Oleg Holosiy
Holosiy in Warsaw 03.09–24.09.2022
“Unidentified foreigner”
What did Oleg Holosiy look like? His adult life coincided with the worst period for vernacular photography. Pictures taken with compact cameras are of weak quality in comparison with the older, black-and-white ones, with all participants focused, in poses, following the conditions set by the light meter. At the turn of the 1980s and the 1990s, everything in our region seemed temporary and short-lived, not worthy of documenting it on film. As if in defiance, the cameras kept burning the date onto the bottom corner of the pictures. In the background, daily life continued, with one foot still in the collapsing Soviet empire, and partly in Ukraine on its way towards independence. The collective of artists associated with the Paris Commune squat in Kyiv had taken advantage of the newly arrived freedom and released energy. “Cheer up, Elephant, everything will go wrong again”, as one of Holosiy’s friends used to tell him.
On the earliest photographs, from the university years (1980s), Holosiy resembles Andrzej Wróblewski, a seminal Polish painter who died in the 1950s at a young age. Blurry black-and-white images present a young man smoking a cigarette or grabbing a glass. On the later photos in color, we see a handsome, romantic-looking guy in a sweater or a long coat. The ones from the army are the worst: Oleg poses among his colleagues, all dressed up in too-large Soviet Army uniforms. Had he been alive today, he wouldn’t have been able to leave Ukraine due to general mobilization.
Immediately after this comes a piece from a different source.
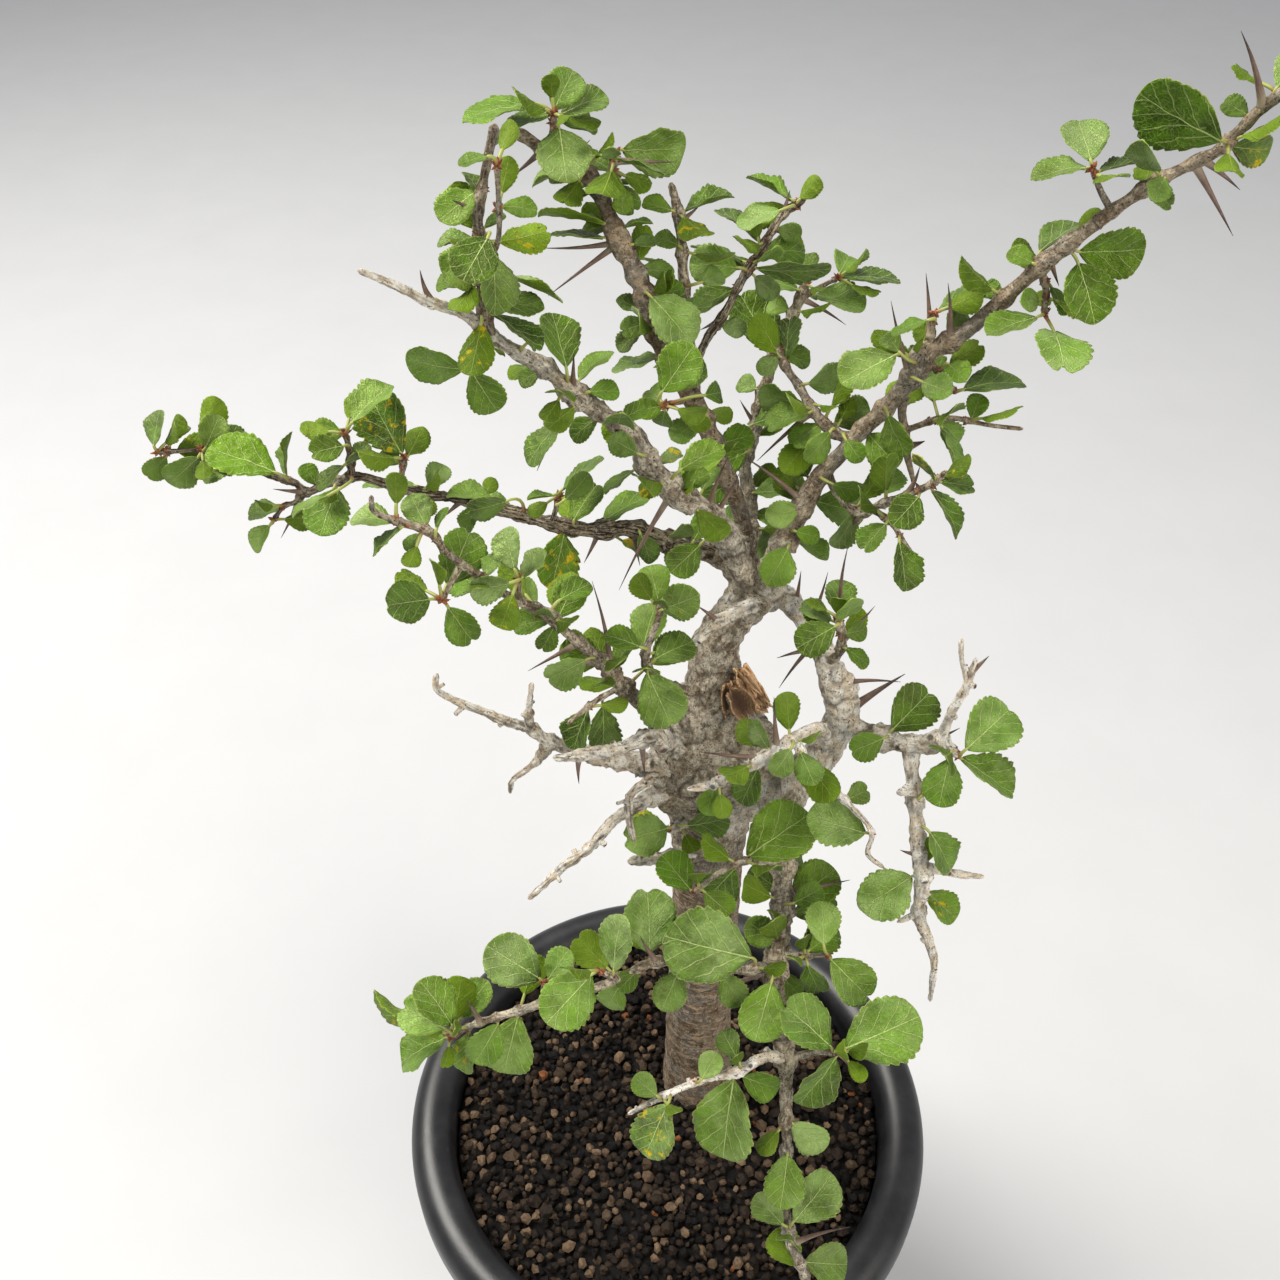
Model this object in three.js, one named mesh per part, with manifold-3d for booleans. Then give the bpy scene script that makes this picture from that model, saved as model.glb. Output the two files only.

How did Oleg Holosiy work? His paintings reflect the major trends of his time, same as it happened here in Poland, and earlier in Germany or Italy. At the Ukrainian scene, due to a minor delay, expressionist art overlapped with the 1990s transformation: an image of the West mediated through the TV screen, as if it was constantly covered with fog; planes, razorblade commercials, the landscape of American Midwest (which the artist had never been to, and neither had I). A postmodern mess of themes, where anything could have appeared anytime. The artist had remained in that era forever: in January 1993, his body had been found at the Botanical Garden in Kyiv. He had no documents with him and looked unusual, hence the personnel of the morgue tagged the body as: unidentified foreigner.
Holosiy is one of the most important Ukrainian painters, but I had no idea about it until I’ve seen his exhibition by accident, in one of those sad private Moscow galleries. He stood out among all those artists who managed to achieve one interesting thing in their lives. It turned out that Holosiy’s works are represented by The Naked Room gallery in Kyiv, with whom we co-produce this exhibition. Perhaps, were it not for the war, our decision would have been longer pondered, but circumstances imposed a necessity to present these works to the Polish audience.